Inspiriert vom israelischen Psychologen Haim Omer und dessen Konzept der „Neuen Autorität“ empfiehlt deshalb Roedern den Lehrerinnen und Lehrern, bei extremistischen Äußerungen von Schülerseite erstmal Zeit zu gewinnen, um nicht im Moment des Tabubruchs gefangen zu bleiben. Es geht um Präsenz und wachsame Sorge, so dass die Erwachsenen stets die Verantwortung für die Beziehungsqualität tragen und behalten können. 

Dazu ist es wichtig, sowohl die rechtlichen Grundlagen als auch die Symbole und Sprache der extremistischen Szenen zu kennen. Wachsame Sorge für die gesunde Entwicklung der Kinder braucht eine geschulte Wahrnehmung. So kann die pädagogische Verantwortung ihre Kraft entfalten. Dabei darf das Neutralitätsgebot nicht falsch verstanden werden. Vielmehr braucht es die für die Werte der Verfassung eintretende Lehrerpersönlichkeit, die das Heft des Handelns in der Hand behält. 

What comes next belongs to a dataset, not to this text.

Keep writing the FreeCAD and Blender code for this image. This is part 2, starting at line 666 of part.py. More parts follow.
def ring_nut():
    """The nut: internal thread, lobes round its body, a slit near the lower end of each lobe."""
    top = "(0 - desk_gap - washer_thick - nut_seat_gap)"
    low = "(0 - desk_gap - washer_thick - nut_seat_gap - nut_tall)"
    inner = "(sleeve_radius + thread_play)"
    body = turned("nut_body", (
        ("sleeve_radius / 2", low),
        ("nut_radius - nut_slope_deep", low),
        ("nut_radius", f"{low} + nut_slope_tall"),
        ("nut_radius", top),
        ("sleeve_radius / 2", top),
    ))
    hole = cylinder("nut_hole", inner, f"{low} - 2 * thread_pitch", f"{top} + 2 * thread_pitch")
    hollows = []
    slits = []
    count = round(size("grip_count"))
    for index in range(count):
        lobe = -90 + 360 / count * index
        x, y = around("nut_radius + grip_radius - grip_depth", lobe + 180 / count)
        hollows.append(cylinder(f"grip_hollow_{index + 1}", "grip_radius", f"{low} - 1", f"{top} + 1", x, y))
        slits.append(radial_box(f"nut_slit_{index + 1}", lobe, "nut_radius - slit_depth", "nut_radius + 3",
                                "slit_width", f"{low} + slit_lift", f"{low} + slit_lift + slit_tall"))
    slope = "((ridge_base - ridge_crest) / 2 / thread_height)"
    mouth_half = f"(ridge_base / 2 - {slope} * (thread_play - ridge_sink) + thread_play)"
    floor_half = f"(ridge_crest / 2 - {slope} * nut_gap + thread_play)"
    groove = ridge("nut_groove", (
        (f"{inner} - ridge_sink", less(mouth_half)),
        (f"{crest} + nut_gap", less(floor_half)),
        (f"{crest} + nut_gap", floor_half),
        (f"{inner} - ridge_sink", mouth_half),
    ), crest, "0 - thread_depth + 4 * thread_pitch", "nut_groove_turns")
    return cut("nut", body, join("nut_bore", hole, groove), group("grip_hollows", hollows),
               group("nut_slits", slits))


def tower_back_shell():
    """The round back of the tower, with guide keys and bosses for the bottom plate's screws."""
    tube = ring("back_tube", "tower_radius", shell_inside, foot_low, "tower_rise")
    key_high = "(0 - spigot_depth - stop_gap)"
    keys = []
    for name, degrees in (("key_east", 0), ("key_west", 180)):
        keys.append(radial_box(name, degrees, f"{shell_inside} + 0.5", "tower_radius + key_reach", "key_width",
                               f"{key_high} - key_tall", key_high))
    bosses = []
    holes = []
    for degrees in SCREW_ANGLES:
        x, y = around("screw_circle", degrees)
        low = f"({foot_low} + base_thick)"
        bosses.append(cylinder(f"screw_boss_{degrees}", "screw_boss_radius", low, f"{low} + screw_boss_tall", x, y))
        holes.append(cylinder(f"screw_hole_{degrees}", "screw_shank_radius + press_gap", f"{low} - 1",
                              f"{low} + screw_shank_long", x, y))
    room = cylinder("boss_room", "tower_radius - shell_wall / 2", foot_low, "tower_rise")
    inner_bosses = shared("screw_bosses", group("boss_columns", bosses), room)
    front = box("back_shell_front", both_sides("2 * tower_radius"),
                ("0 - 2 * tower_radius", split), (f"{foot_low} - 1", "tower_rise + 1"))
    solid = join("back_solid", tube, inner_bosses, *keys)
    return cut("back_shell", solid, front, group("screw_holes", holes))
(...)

„Das Eisen schmieden, wenn es kalt ist“, empfiehlt Roedern, gerade um nicht den eigenen Gefühlen zu erliegen. Diese Fähigkeit zur Selbstführung verhindert unnötige Eskalationen und ermöglicht eine pädagogische Haltung, die sich in dem Satz ausdrückt: „Ich gebe dir nicht nach und ich gebe dich nicht auf.“ 
Also nicht besiegen wollen, sondern beharrlich sein! Den pädagogischen Bezug weiter aufrechterhalten, ohne in der Sache nachzugeben.  

Dabei ist es wichtig zu wissen, dass man nicht alleine bleibt. Das bedeutet nach Unterstützung zu suchen, innerhalb der Schule und nach außen durch den Aufbau von Netzwerken. 
Transparenz ist hierbei ein ganz wichtiges Prinzip. Das gesamte Lehrerkollegium sollte informiert sein, die betroffenen Familien werden eingebunden. Roedern verweist auf verschiedene Studien, die zeigen, dass Gewalthandeln umso unwahrscheinlicher wird, je öffentlicher es gemacht wird.

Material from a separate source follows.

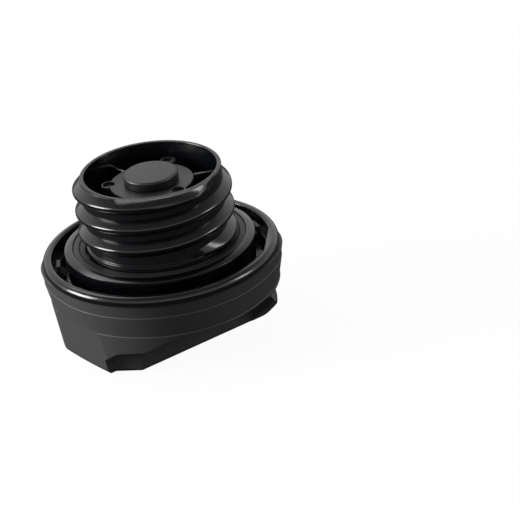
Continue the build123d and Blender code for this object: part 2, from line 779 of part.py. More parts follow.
# ---------------------------------------------------------------- valve
def valve_cover():
    """Disc on the hub with three dished clip lugs, a spigot and the valve seat."""
    bottom = cover_top - cover_thickness
    body = softened_disc(cover_radius, bottom, cover_thickness)
    for azimuth, radius in cover_lugs:
        x, y = polar(radius, azimuth)
        body = body + Pos(x, y, 0) * softened_disc(lug_radius, bottom, cover_thickness)
    for azimuth, radius in cover_lugs:
        x, y = polar(radius, azimuth)
        body = body - Pos(x, y, 0) * disc(lug_cup_radius, cover_top - lug_cup_depth, 5)
    spigot = hub_radius - hub_wall - fit_gap
    collar_foot = hub_top - spigot_depth
    body = body + ring(spigot, spigot - spigot_wall, collar_foot, bottom + 0.1 - collar_foot)
    seat_radius = seal_inner_radius + seat_gap
    body = body + ring(seat_radius + seat_wall, seat_radius, seat_level, bottom - seat_level + 0.1)
    vent = Pos(vent_circle, 0, 0) * disc(vent_radius, bottom - 1, 5)
    for index in range(vent_count):
        body = body - Rot(0, 0, index * 360 / vent_count) * vent
    return body - disc(button_stem_radius + fit_gap, bottom - 1, 6)


def valve_button():
    """Round cap over the vents, held by its stem."""
    bottom = cover_top + 0.05
    body = softened_disc(button_radius, bottom, button_height, 0.45)
    room = disc(button_radius - button_wall, bottom - 1, button_height - button_wall + 1)
    stem = disc(button_stem_radius, bottom - cover_thickness - 0.6, button_height + cover_thickness)
    barb = disc(button_stem_radius + 0.5, bottom - cover_thickness - 1.0, 0.8)
    return body - room + stem + barb


def pressure_plate():
    """Valve plate pressed up against the seat."""
    body = disc(plate_radius, plate_bottom, plate_thickness)
    land_outer = pressure_coil_radius - pressure_wire / 2 - 0.15
    spring_land = ring(land_outer, pressure_coil_radius - 2, plate_bottom - 1.2, 1.3)
    return body + spring_land - disc(vacuum_bore_radius, plate_bottom - 3, 10)


def pressure_seal():
    return ring(plate_radius - 0.3, seal_inner_radius, plate_bottom + plate_thickness + 0.02, seal_thickness)


def pressure_spring():
    bottom = floor_top + 0.05
    return coil(pressure_wire, pressure_coil_radius, bottom, plate_bottom - 0.05 - bottom, pressure_coils)


def vacuum_valve():
    """Small disc over the hole in the valve plate, with its stem."""
    bottom = plate_bottom + plate_thickness + 0.02
    stem_bottom = bottom - vacuum_stem_length
    stem = disc(vacuum_stem_radius, stem_bottom, vacuum_stem_length + 0.5)
    body = disc(vacuum_disc_radius, bottom, 1.0) + stem
    groove = ring(vacuum_stem_radius + 1, vacuum_stem_radius - 0.4, stem_bottom + 0.5, 0.7)
    return body - groove


def vacuum_clip():
    """Spring plate clipped into the stem's groove."""
    bottom = plate_bottom + plate_thickness + 0.02 - vacuum_stem_length + 0.55
    return ring(vacuum_coil_radius + 0.9, vacuum_stem_radius - 0.35, bottom, 0.6)


def vacuum_spring():
    bottom = plate_bottom + plate_thickness + 0.02 - vacuum_stem_length + 1.2
    return coil(vacuum_wire, vacuum_coil_radius, bottom, plate_bottom - 0.05 - bottom, vacuum_coils)


PIECES = [
    handle_shell, retaining_ring, lock_housing, lock_oring, lock_snap_ring, bolt_cover, bolt_cover_screws,
    thrust_washer, lock_plug, lock_wafers, lock_cam, cam_pin, locking_bolt, drive_ring, ratchet_pawls,
    wave_spring, threaded_body, gasket, valve_cover, valve_button, pressure_spring, pressure_plate,
    pressure_seal, vacuum_spring, vacuum_valve, vacuum_clip,
]


def main():
    os.makedirs("parts", exist_ok=True)
    for piece in PIECES:
        save(piece(), piece.__name__)


if __name__ == "__main__":
    main()
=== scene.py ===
# %% [markdown]
# # A screw-in fuel filler cap
# The cap stands on its grip bar with the thread up. Its solids come from the frame at full size, and
# this lesson gives them their finish: the parts that are seen up close are modelled again with soft
# edges and fine steps, and the rest keep their solids and get a material. Blender works in metres, the
# sizes below are in millimetres, and MM turns one into the other.

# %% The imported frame
import bpy
import bmesh
import json
from math import cos, pi, radians, sin
from mathutils import Matrix, Vector


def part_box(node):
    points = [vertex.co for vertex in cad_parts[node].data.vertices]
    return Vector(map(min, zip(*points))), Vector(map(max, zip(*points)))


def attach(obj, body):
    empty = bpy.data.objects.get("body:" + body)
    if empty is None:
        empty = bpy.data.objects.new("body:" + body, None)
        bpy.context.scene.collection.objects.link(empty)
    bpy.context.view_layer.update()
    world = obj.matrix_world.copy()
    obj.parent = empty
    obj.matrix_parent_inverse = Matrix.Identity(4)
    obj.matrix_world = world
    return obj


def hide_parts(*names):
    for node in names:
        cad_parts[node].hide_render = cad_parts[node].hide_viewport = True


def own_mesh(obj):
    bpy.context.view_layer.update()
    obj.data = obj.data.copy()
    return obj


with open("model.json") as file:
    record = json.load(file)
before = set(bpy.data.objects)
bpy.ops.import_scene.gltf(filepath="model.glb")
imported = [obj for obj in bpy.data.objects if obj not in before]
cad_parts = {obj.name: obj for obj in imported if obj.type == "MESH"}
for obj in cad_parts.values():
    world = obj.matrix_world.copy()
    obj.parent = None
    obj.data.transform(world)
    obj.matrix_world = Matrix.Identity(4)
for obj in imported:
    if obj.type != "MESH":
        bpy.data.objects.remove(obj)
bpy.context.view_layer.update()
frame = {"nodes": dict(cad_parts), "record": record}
MM = 0.001
bpy.ops.object.select_all(action="DESELECT")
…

Eines darf dabei nicht aus den Augen verloren werden: Jugendliche handeln aus bestimmten Bedürfnissen heraus, sie haben – aus ihrer Sicht – gute Gründe dafür. Hinter dem Verhalten kann Frustration oder erlebte Demütigung stecken. Deshalb genügt Strafe allein nicht. Es geht genauso um Versöhnung und die Aufrechterhaltung von Beziehungen. Die Täterinnen und Täter sollen ihre Taten wiedergutmachen, so dass sie sich wieder integrieren und weiter als Teil der Gemeinschaft erleben können.

All dies kann man in Fortbildungen von Robert Roedern üben und vertiefen. Es werden dabei konkrete Fälle bearbeitet und durchgespielt. Für jedes Lehrerkollegium eine lohnende Sache.

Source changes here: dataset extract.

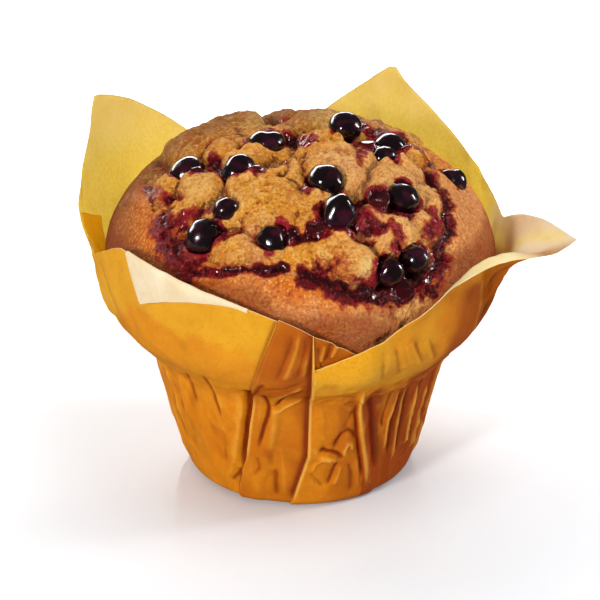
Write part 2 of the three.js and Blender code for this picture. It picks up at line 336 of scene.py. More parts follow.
def wallAt(azimuth, distance):  # radius, height and lean of the smooth wall
    column = np.asarray(azimuth) % 360.0
    row = np.clip(np.asarray(distance) / sheet["wallStep"], 0, wallTable[0].shape[1] - 1.001)
    c0, r0 = np.floor(column).astype(int), np.floor(row).astype(int)
    result = []
    for table in wallTable:
        low = lerp(table[c0, r0], table[c0, r0 + 1], row - r0)
        high = lerp(table[c0 + 1, r0], table[c0 + 1, r0 + 1], row - r0)
        result.append(lerp(low, high, column - c0))
    return result


def rollShare(azimuth):
    return hill(turnBetween(sheet["roll"]["at"], azimuth), sheet["roll"]["spread"])


def rimHeight(azimuth):  # distance up the wall where the paper ends
    azimuth = np.asarray(azimuth, float)
    height = np.full(azimuth.shape, sheet["lowestRim"])
    for middle, top, before, after in sheet["tips"]:
        turn = turnBetween(middle, azimuth)
        for valley, bottom, bend in (before, after):
            part = turn / turnBetween(middle, valley)
            inside = (part >= 0) & (part < 1)
            height = np.where(inside, lerp(top, bottom, np.clip(part, 0, 1) ** bend), height)
    return height + sheet["roll"]["extra"] * rollShare(azimuth)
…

Demokratie lernen – auch schon in der Grundschule

Der Sinn für Demokratie wächst schon im Grundschulalter, dies zeigte der Gast des Arbeitskreises anhand seines Projektes zur politischen Bildung an einer Grundschule. Wir gründen einen Staat, heißt hier das Projektziel. Da werden Flaggen entworfen, Namen erfunden, Ausweise hergestellt und „ganz nebenbei“ so Wichtiges geklärt wie die Frage, warum es Staaten braucht und wie diese ihre Ordnung in Form von Gesetzen finden. Wer ist stimmberechtigt? Welche Gesetze sind uns besonders wichtig? Und was kann man alles nicht regeln, weil es eine übergeordnete Union aller Klassen gibt? Wöchentlich werden im Klassenrat Anliegen und Themen der Schüler und Schülerinnen verhandelt und gelöst. So sieht politische Bildung handlungsorientiert, kreativ und nachhaltig konzipiert aus.

Robert Roedern zeigte in kurzweiligen zwei Stunden wie Erziehung zur Demokratie in einer modernen Schule aussehen könnte. Seine Anregungen und Tipps lassen sich leicht vertiefen, eine Fortbildung hierzu ist ein erster Schritt in eine demokratiefördernde Schulentwicklung.